- _WHAT IS BEING ASKED_: Below are several entries. Transcribe exactly those lines that fall from the one with "Recreate this object" through the one with "from math import", end lines included.

* Begin *

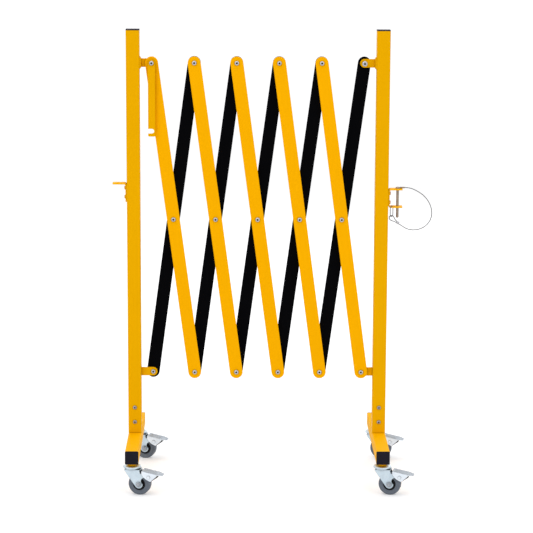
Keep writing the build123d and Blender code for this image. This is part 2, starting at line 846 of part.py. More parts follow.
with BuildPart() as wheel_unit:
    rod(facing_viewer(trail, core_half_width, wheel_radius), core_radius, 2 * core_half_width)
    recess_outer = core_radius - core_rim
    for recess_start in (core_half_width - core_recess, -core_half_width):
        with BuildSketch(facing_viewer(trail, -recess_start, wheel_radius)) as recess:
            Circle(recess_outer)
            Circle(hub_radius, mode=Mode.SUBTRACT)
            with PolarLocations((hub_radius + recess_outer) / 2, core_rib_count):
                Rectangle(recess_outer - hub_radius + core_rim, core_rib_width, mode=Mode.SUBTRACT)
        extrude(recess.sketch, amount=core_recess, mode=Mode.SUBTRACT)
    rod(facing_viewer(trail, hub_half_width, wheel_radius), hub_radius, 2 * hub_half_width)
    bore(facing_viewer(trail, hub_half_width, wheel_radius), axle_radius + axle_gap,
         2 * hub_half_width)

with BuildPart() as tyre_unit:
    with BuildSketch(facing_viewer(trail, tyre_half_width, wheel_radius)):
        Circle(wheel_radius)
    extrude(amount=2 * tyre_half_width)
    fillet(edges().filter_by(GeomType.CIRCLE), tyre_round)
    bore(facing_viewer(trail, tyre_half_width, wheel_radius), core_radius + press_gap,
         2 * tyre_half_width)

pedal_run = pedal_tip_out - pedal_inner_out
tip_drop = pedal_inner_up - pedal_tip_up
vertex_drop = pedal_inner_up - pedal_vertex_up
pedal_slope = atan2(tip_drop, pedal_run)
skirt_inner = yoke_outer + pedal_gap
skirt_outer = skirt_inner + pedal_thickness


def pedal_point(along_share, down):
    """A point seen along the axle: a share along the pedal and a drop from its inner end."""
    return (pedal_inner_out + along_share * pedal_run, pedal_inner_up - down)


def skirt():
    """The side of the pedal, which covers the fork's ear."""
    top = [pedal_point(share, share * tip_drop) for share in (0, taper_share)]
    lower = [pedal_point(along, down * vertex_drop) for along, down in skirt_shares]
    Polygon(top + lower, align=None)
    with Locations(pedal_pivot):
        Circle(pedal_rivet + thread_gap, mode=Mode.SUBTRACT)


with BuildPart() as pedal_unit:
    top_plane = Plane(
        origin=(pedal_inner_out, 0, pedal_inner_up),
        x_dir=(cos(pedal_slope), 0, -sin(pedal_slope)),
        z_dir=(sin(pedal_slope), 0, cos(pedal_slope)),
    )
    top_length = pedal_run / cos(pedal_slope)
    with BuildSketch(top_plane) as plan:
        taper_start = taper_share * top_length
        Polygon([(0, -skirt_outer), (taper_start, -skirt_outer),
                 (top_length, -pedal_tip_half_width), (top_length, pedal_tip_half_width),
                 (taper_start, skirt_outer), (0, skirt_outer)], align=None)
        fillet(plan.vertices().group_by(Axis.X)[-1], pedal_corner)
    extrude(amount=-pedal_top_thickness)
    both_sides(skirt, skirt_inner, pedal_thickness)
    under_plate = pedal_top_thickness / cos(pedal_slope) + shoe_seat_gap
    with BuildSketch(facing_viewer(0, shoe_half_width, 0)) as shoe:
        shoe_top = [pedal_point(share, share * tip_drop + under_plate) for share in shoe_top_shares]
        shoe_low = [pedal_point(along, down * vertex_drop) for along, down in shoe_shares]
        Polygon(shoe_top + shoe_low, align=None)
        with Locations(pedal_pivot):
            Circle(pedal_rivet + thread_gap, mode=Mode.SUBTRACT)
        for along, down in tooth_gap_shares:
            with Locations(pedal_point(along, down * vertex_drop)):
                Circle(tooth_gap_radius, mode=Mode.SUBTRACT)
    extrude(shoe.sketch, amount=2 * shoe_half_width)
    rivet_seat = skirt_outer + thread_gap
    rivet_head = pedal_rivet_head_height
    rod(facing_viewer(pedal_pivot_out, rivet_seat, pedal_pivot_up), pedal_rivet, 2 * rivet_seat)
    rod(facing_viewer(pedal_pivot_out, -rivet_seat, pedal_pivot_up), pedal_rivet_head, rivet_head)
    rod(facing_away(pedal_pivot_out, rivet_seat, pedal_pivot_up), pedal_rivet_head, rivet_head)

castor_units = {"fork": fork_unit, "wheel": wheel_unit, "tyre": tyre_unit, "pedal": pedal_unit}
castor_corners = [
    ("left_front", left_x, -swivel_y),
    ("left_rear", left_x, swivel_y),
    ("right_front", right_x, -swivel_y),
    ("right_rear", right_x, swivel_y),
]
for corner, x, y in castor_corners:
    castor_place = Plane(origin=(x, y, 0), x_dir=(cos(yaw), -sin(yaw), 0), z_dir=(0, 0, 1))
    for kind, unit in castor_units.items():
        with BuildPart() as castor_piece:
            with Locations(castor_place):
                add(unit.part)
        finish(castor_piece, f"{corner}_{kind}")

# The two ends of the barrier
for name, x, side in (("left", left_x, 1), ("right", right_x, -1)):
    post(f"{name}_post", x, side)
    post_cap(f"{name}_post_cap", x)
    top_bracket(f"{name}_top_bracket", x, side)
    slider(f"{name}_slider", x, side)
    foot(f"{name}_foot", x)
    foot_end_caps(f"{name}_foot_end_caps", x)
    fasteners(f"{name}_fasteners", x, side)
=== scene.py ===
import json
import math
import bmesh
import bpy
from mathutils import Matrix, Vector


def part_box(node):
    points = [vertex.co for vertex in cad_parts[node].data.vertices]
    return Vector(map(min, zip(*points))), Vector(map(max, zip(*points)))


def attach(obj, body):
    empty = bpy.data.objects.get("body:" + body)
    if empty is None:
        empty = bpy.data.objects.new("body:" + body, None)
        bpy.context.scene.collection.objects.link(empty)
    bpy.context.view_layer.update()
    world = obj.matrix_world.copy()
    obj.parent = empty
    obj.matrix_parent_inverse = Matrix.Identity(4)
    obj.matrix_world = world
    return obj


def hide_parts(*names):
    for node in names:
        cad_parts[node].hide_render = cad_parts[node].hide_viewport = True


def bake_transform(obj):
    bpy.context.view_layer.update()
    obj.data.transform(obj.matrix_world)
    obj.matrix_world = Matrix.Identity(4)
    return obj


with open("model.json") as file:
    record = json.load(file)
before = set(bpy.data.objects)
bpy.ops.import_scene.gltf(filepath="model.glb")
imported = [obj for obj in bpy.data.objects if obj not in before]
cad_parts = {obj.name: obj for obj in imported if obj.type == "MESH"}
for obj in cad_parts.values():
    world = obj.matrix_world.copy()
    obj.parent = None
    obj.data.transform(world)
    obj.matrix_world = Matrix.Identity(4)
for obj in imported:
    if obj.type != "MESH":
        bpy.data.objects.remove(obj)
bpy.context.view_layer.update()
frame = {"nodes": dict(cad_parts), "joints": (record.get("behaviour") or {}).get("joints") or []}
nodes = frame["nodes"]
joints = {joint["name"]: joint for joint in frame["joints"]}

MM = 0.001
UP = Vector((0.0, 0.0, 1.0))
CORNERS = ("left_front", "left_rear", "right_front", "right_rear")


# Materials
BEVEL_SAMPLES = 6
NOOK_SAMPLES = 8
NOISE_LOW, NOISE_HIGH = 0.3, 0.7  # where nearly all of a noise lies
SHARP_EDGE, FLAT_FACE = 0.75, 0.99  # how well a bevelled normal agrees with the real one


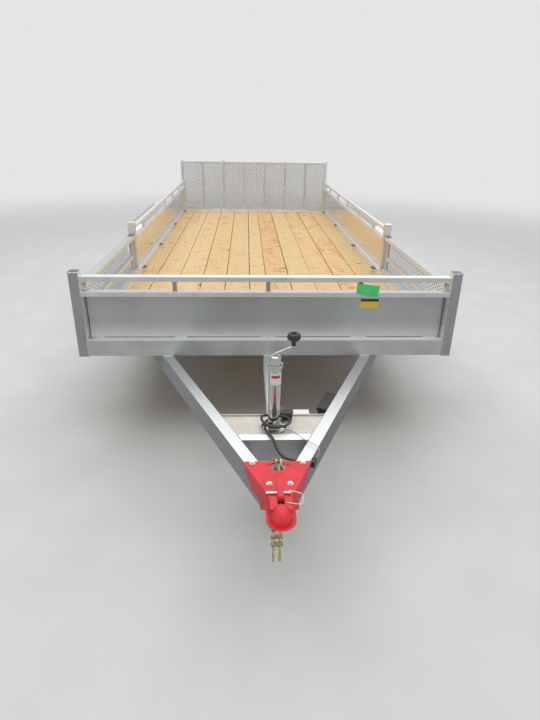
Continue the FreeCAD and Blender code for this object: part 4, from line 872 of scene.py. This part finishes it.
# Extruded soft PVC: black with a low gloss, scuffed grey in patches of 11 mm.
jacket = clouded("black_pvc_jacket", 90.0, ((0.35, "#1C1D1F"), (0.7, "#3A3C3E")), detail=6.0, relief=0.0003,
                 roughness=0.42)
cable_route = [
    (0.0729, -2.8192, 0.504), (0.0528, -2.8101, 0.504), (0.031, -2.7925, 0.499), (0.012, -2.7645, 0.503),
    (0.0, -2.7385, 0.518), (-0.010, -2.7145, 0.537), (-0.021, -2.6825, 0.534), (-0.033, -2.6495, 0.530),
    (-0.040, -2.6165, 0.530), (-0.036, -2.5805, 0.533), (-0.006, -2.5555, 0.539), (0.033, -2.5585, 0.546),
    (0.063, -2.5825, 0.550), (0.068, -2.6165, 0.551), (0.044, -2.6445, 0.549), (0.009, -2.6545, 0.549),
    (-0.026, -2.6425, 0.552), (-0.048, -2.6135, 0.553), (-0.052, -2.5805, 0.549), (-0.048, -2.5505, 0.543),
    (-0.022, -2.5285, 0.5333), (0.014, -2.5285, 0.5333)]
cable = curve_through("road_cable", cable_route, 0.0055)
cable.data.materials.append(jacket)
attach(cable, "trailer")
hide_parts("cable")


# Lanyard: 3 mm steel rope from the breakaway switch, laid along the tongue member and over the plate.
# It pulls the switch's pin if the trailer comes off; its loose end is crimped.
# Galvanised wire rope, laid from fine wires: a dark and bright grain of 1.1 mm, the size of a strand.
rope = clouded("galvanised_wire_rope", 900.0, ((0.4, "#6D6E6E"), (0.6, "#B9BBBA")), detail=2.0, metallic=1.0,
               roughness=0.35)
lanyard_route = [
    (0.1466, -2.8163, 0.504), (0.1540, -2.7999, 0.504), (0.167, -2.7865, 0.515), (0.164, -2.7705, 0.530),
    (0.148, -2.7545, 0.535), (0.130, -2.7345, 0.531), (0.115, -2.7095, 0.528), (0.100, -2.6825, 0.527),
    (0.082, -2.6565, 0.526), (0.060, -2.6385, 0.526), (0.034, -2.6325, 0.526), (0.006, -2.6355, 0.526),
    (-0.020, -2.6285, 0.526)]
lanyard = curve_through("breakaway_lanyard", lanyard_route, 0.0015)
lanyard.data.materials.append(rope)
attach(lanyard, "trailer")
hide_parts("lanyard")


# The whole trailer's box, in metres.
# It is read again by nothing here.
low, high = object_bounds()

* End *
* Begin *

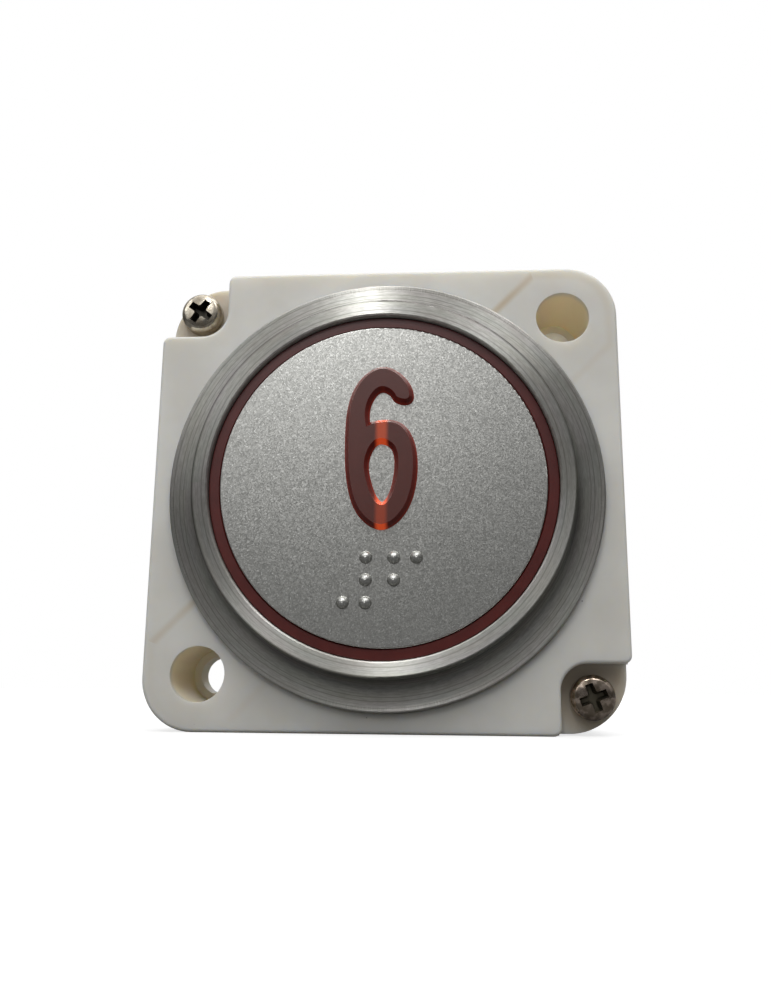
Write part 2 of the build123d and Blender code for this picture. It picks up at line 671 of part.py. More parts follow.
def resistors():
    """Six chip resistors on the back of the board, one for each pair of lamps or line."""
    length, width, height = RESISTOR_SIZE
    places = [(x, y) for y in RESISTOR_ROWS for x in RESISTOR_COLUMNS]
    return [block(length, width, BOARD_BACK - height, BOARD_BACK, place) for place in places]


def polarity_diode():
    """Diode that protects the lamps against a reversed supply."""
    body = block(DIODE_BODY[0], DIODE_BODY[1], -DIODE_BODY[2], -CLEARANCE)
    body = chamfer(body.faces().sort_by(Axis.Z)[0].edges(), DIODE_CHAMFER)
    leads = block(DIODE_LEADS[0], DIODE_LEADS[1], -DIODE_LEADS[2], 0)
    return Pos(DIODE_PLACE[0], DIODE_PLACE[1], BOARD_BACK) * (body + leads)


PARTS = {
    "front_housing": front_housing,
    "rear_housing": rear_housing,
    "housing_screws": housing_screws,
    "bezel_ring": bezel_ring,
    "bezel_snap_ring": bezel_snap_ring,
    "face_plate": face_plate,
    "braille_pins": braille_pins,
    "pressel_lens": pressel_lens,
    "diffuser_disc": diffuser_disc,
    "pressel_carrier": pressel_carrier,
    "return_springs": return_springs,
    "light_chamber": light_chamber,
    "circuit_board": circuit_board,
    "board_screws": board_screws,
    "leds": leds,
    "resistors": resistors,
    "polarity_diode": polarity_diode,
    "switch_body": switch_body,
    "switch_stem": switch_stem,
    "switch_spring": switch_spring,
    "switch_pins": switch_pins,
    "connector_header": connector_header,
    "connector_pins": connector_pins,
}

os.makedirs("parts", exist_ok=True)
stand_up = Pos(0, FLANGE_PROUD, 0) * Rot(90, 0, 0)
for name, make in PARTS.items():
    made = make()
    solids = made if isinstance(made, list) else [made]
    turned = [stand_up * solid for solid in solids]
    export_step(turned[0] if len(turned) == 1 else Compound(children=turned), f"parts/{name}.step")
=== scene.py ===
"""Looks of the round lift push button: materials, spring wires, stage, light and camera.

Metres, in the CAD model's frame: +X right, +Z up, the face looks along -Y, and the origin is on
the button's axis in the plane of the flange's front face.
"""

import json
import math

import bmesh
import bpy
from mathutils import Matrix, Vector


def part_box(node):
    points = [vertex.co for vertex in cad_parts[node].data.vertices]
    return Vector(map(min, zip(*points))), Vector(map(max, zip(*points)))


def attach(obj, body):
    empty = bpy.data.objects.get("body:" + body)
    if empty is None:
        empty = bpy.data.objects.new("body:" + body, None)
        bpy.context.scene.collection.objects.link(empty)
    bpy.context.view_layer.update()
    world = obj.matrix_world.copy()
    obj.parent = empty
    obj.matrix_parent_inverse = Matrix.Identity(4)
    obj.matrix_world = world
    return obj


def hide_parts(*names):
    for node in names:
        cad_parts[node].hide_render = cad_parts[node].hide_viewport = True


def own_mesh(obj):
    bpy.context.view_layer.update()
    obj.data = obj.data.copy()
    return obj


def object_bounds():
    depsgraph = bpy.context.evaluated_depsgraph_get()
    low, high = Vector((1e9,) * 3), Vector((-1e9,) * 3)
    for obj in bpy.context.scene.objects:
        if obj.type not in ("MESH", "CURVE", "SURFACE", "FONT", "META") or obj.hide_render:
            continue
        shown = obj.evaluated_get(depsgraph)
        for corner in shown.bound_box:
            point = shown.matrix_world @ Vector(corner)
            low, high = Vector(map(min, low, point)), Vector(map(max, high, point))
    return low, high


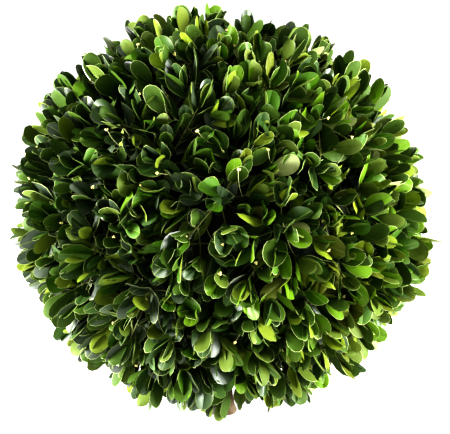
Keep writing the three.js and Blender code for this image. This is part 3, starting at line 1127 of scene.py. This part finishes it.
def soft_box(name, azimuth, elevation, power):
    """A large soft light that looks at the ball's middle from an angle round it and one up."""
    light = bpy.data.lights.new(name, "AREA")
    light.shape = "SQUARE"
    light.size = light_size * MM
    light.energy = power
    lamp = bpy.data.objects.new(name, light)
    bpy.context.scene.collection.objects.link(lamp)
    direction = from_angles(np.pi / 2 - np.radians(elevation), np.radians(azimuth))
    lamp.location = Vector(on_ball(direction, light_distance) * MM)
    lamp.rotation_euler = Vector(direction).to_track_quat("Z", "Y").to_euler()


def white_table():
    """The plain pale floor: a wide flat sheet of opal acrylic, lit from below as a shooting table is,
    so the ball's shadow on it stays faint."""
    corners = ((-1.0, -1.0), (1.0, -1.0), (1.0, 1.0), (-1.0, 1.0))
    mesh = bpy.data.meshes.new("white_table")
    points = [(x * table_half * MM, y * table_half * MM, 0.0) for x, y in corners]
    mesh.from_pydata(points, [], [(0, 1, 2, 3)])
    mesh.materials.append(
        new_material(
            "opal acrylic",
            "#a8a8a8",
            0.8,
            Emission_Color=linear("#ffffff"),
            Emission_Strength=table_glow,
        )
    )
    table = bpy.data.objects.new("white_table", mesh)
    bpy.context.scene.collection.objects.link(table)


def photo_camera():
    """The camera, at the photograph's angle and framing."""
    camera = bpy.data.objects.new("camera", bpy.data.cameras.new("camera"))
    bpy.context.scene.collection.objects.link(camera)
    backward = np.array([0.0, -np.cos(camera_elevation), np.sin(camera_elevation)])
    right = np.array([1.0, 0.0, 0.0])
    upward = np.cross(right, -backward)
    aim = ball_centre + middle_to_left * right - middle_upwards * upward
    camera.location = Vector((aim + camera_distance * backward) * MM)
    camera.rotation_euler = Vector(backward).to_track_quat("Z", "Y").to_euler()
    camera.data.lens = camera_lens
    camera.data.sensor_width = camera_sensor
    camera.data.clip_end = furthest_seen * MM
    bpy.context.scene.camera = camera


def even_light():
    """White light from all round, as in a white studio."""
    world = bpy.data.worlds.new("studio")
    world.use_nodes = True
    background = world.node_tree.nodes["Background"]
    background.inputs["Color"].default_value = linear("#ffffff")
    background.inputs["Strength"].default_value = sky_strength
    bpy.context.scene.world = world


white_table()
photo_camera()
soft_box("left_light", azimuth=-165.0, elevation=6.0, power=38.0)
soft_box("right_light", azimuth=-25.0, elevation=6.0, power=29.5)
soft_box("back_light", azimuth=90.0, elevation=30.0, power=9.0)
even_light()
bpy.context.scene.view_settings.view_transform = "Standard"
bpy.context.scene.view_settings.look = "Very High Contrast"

* End *
* Begin *

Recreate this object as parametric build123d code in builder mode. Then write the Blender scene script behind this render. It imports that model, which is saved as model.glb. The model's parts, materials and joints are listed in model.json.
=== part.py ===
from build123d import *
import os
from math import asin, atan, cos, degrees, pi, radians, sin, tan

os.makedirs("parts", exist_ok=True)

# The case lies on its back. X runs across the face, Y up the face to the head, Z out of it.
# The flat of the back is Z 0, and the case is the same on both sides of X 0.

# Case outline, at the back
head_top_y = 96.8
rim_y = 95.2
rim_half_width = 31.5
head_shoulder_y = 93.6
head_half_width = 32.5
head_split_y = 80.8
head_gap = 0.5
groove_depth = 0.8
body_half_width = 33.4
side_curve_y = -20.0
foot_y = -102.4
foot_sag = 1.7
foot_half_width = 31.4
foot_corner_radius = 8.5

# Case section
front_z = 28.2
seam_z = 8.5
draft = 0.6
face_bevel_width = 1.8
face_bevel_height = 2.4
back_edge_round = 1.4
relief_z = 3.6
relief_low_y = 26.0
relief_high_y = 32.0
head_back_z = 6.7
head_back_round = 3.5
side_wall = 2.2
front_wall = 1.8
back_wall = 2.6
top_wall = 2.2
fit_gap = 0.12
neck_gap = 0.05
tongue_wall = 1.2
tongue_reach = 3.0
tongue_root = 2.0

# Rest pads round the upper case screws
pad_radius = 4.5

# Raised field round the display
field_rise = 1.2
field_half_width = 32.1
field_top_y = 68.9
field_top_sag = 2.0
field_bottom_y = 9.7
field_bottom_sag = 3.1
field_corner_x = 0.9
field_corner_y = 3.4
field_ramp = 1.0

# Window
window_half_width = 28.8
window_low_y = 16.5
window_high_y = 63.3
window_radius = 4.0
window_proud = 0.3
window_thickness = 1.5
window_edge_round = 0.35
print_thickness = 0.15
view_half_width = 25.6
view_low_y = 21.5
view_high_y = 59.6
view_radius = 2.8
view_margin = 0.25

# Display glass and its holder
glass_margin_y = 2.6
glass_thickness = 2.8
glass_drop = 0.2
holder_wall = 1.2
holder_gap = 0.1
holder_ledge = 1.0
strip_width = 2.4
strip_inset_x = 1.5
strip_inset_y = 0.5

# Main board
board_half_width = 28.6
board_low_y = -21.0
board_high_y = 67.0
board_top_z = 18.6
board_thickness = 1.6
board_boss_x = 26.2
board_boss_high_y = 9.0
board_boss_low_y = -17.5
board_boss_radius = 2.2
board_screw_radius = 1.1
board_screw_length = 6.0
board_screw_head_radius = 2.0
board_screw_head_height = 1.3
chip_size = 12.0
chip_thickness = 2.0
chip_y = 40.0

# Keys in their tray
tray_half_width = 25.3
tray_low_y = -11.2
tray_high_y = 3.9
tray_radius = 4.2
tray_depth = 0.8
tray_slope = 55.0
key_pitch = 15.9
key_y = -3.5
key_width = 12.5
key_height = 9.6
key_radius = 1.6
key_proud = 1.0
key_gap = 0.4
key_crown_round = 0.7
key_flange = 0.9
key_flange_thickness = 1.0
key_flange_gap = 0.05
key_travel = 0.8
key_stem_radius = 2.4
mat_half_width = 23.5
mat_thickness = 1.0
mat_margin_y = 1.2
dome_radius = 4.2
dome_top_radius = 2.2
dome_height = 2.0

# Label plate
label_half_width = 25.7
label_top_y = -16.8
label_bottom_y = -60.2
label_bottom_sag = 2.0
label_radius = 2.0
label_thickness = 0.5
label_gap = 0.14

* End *

- _THE REPLY_:
Recreate this object as parametric build123d code in builder mode. Then write the Blender scene script behind this render. It imports that model, which is saved as model.glb. The model's parts, materials and joints are listed in model.json.
=== part.py ===
from build123d import *
import os
from math import asin, atan, cos, degrees, pi, radians, sin, tan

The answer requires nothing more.